Bromovirus is a genus of viruses, in the family Bromoviridae. Plants serve as natural hosts. There are seven species in this genus.

==Taxonomy==
The following species are assigned to the genus, listed by scientific name and followed by their common names:
- Bromovirus BBMV, Broad bean mottle virus
- Bromovirus BMV, Brome mosaic virus
- Bromovirus CCMV, Cowpea chlorotic mottle virus
- Bromovirus CYBV, Cassia yellow blotch virus
- Bromovirus MYFV, Melandrium yellow fleck virus
- Bromovirus SBLV, Spring beauty latent virus
- Bromovirus SVS, Sambucus virus S

==Structure==
Viruses in the genus Bromovirus are non-enveloped, with icosahedral geometries, and T=3 symmetry. The diameter is around 26 nm. Genomes are linear and segmented, tripartite.

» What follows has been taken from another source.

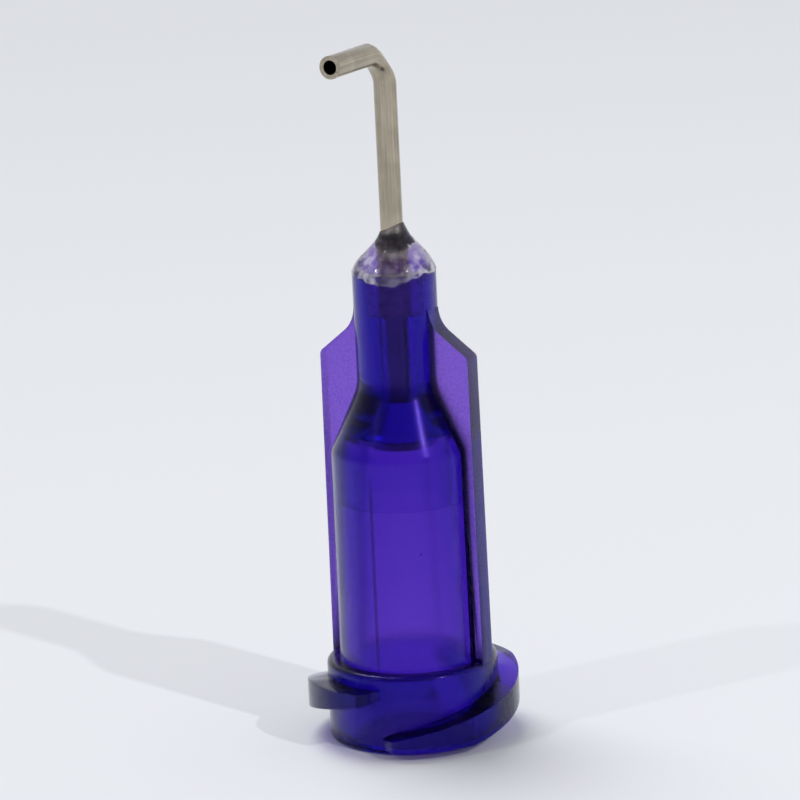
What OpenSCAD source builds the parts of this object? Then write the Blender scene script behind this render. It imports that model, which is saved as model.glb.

| Genus | Structure | Symmetry | Capsid | Genomic arrangement | Genomic segmentation |
|---|---|---|---|---|---|
| Bromovirus | Icosahedral | T=3 | Non-enveloped | Linear | Segmented |

==Life cycle==
Viral replication is cytoplasmic. Entry into the host cell is achieved by penetration into the host cell. Replication follows the positive stranded RNA virus replication model. Positive stranded rna virus transcription, using the internal initiation model of subgenomic RNA transcription is the method of transcription. The virus exits the host cell by tubule-guided viral movement. Plants serve as the natural host. Transmission routes are mechanical and contact.

| Genus | Host details | Tissue tropism | Entry details | Release details | Replication site | Assembly site | Transmission |
|---|---|---|---|---|---|---|---|
| Bromovirus | Plants | None | Viral movement; mechanical inoculation | Viral movement | Cytoplasm | Cytoplasm | Mechanical inoculation: insects; contact |

===Recombination===
Brome mosaic virus (BMV) genomes are able to undergo RNA-RNA homologous recombination upon infection of plant cells. The RNA-dependent RNA polymerase specified by the BMV genome appears to undergo template switching (copy choice) recombination during viral RNA synthesis.